"Réseau social" ne rime plus forcément avec transparence et partage public. Prenant le contre-pied de l'ADN intrinsèque des médias sociaux, des plateformes d'un genre nouveau se font peu à peu une place sur la toile : porte-drapeaux du "secret", de la "rumeur" et du "chuchotement", elles ont pour point commun de protéger l'anonymat de leurs membres.
L'e-reputation est devenue un bien précieux pouvant s'autodétruire en quelques clics. L'application sociale Yik Yak l'a bien compris : elle "permet aux gens de partir d'une page blanche" en supprimant "les idées préconçues sur eux". Née à l'université d'Auburn (Alabama), aux Etats-Unis, elle s'est répandue comme une traînée de poudre en ne rendant visibles les messages publiés sur sa plateforme que dans un rayon de huit kilomètres et sans jamais dévoiler l'identité de ses auteurs.
Conversations dans le noir
Les applications Secret et Whisper (chuchotement), qui fonctionnent sur le même principe de publications anonymes, surfent sur cette vague de la protection de la vie privée : elles auraient respectivement levé 8.6 millions et 21 millions de dollars de financement. Whisper revendique, en deux ans d'existence, plus de 2,5 milliards de pages vues sur son service.
Enfin, Rumr (rumeur) permet des discussions privées entre amis, telles d'intimes "conversations dans le noir". Cette nouvelle application de messagerie en temps réel offrant, selon sa porte-parole Liva Biseniece, la possibilité de "communiquer sans craindre les jugements sur ses opinions et croyances" aurait, selon le groupe letton Ask.fm, été téléchargée par 35 millions de personnes dans une dizaine de pays.
Repères de corbeaux numériques
Toutefois, ces illusions d'intimité sont dangereuses. Les fausses rumeurs, les blagues, les alertes à la bombe, voire même des intimidations ou dénonciations de camarades ont rapidement fleuri sur Yik Yak. S'apparentant même à un véritable harcèlement en ligne. Comme le prédit l'investisseur Austin Hill à l'AFP, "on verra ces entreprises et leurs utilisateurs, qui se croyaient anonymes, traînés devant les tribunaux".

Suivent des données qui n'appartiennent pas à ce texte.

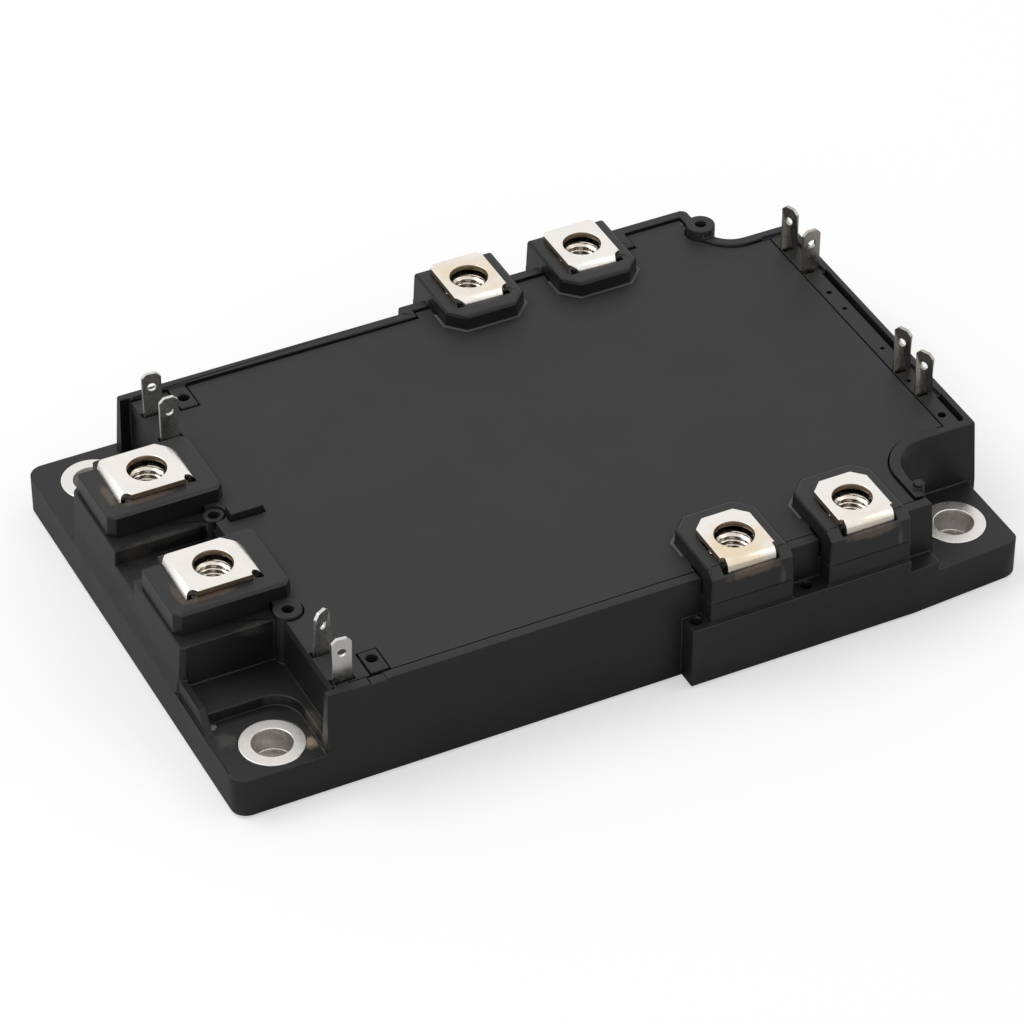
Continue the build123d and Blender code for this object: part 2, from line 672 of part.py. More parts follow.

Le bon, la brute et le truand
Evoquant la "sauvagerie" pouvant se déchaîner anonymement en ligne, la pédiatre Natasha Burgert craint que celle-ci ne débouche sur des suicides. "Dans les cas les plus tragiques, taper quelques touches sur un clavier peut tuer, explique-t-elle à l'AFP. Car selon elle, les adolescent ne comprennent pas "les conséquences et les répercussions à long terme". Certains spécialistes voient donc ces nouveaux réseaux sociaux comme le terreau de vilaines blagues pouvant rapidement mal tourner. Ce type d'applications reflètent en effet l'éventail des comportement humains classiques vis à vis d'autrui : les bons, les mauvais et même les très laids.